Ebenso sollen zu diesem Zeitpunkt neue Maßnahmen in der Sicherheitspolitik auf dem Tisch liegen. Der Klubchef erneuerte hier seinen Vorstoß für die Einführung von Fingerprints in Reisepässen. In den USA gäbe es bereits Überlegungen, ohne biometrische Daten für Bürger in Europa wieder die Visapflicht einzuführen, meinte Westenthaler und zeigte sich optimistisch, Innenminister Ernst Strasser in der Frage überzeugen zu können.

Entgegen der Ankündigungen der letzten Wochen will die FPÖ in der Frage der EU-Erweiterung nun einmal "eine Pause" einlegen und abwarten. Verhandlungen könnten erst begonnen werden, wenn in Tschechien "vernünftige Kräfte am Ruder sind", betonte der Klubchef und verwies auf die im Frühling anstehenden Wahlen zum Prager Parlament.

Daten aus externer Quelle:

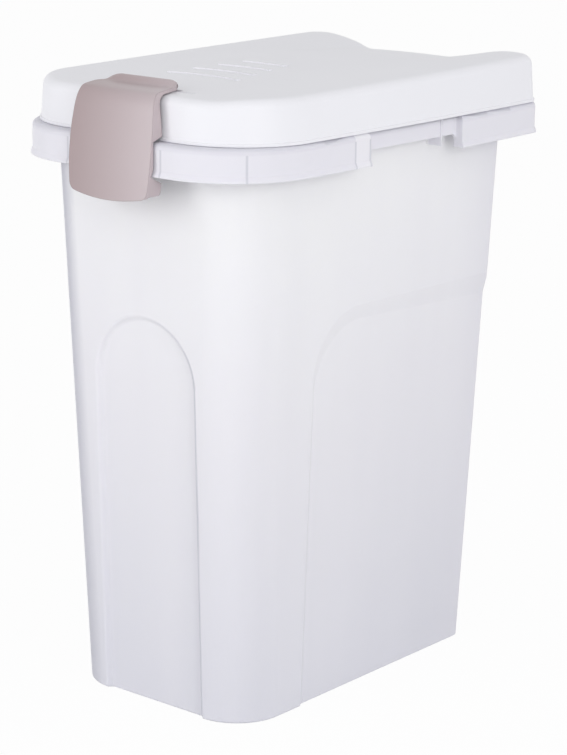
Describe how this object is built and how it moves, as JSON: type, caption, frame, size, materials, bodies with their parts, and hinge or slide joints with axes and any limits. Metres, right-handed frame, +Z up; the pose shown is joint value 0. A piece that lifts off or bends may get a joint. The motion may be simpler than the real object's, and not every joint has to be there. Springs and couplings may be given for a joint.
{
  "type": "pet food storage bin",
  "caption": "Tall tapered food bin with a translucent tub, a hinged sealed lid and a swing clip at the front.",
  "frame": {"origin": "middle of the tub's underside, on the surface that the bin stands on", "axes": "+Z up, +X to the right as one looks at the clip, the clip faces -Y and the hinge is at +Y"},
  "size_m": [0.2516, 0.3914, 0.489],
  "materials": {
    "tub_plastic": "frosted translucent moulded plastic",
    "lid_plastic": "satin white moulded plastic",
    "seal_rubber": "soft pale grey rubber",
    "clip_plastic": "satin taupe moulded plastic",
    "pin_plastic": "smooth white moulded plastic"
  },
  "bodies": {
    "tub": {"tub": "tub_plastic", "hinge_pin_left": "pin_plastic", "hinge_pin_right": "pin_plastic"},
    "lid": {"lid": "lid_plastic", "lid_seal": "seal_rubber"},
    "clip": {"clip": "clip_plastic", "clip_pin": "clip_plastic"}
  },
  "joints": [
    {"name": "lid_hinge", "type": "hinge", "parent": "tub", "child": "lid", "pos_m": [0, 0.1967, 0.447], "axis": [-1, 0, 0], "range_deg": [0, 105]},
    {"name": "clip_hinge", "type": "hinge", "parent": "lid", "child": "clip", "pos_m": [0, -0.147, 0.4845], "axis": [-1, 0, 0], "range_deg": [0, 110]}
  ]
}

Bei der nächsten Nationalratswahl "im Herbst 2003" erwartet sich Westenthaler ob der "positiven Regierungstätigkeit" ein "gutes Zeugnis der Bürger". Um die Reformen zu Ende führen zu können, müsse demnach auch der künftige Partner die ÖVP sein.

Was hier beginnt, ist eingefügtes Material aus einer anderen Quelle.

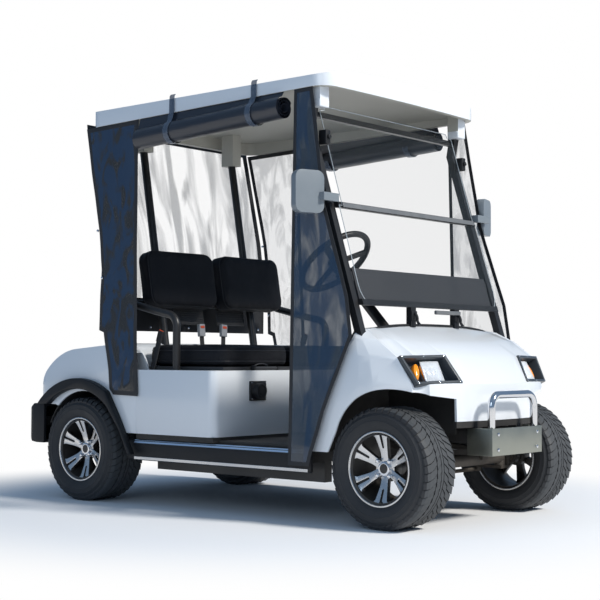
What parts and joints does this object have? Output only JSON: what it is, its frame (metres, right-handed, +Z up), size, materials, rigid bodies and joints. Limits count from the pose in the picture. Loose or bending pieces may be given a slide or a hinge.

Ein schlechtes Zeugnis stellte hingegen NR-Präsident SPÖ-Vize Heinz Fischer der Regierung aus, denn die ersten zwei Jahre "waren von sozialer Kälte geprägt". Als Beispiele nannte er etwa Unfallrentenbesteuerung, Ambulanzgebühr und Studiengebühr. Ein weiterer Kritikpunkt: Die Budgetsanierung sei "vor allem einnahmenseitig und nicht wie versprochen ausgabenseitig" erfolgt. In Sachen Erweiterung hätte Österreich die Chance, "Mentor und Freund" für die Beitrittsländer zu sein, vertan. Mühsam distanziere man sich derzeit zwar vom Temelín-bedingten Veto, doch sei es ebenso falsch, sich nun als nächstes die Benes-Dekrete als Drohung aufzubauen, meinte Fischer.